2014 Esri Federal GIS Conference & DC Developer Summit

I will be attending the 2014 Esri Federal GIS Conference, formerly know as the Federal UC, for the second time this year. It is open to State and Local users, of which I am one, for a small fee.  This year Esri is also holding a one-day Developer Summit immediately following the two-day Federal conference, which I am also hoping to attend (jury is still out on that one). I will attempt to share the nuggets of knowledge, insight, and rumors that are fit to print with all of you on this blog and at @cmcclain_nj on Twitter.

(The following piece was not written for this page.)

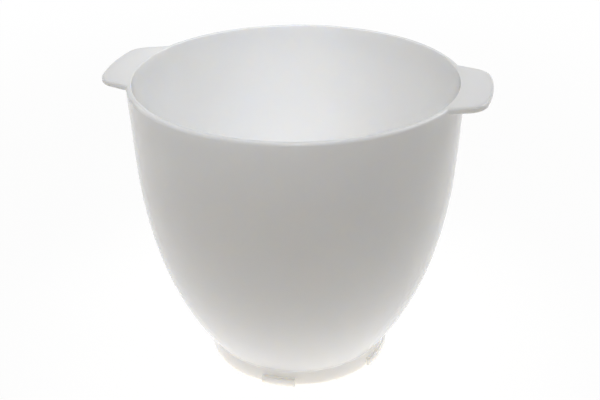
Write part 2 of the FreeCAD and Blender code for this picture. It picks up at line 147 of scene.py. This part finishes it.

Here are some of things I am looking to hear more about during my sojourn to DC this year.  ArcGIS Professional, as I didn’t attend last years UC and it is unlikely I will go this year, I am hoping to learn more about and hopefully see this new software in action. I was kinda shocked not to get any info on it at the Esri Mid-Atlantic User Conference held last month in Baltimore, as it only got a passing reference during the plenary. I’m also interested in what improvements and changes are coming to ArcGIS Online for Orgs. We have recently started to use this along with the ArcGIS apps for iOS and Android to roll out a mobile GIS solution used by some of our field guys. And while this system has a lot of capabilities,I see it as only the tip of the iceberg. These are the two ig major topics on my radar, but as always after reading over the agenda a bunch more will pop up.

I am also looking forward to catching up with people I usually only interact with on social media. As this is the biggest Conference I get to attend on a semi-regular basis, it is my one big chance to get out of my small pond and mingle with the fish who spend their time in the much larger ponds out there. The conversations and interactions about all things spatial and non-spatial are always reinvigorating.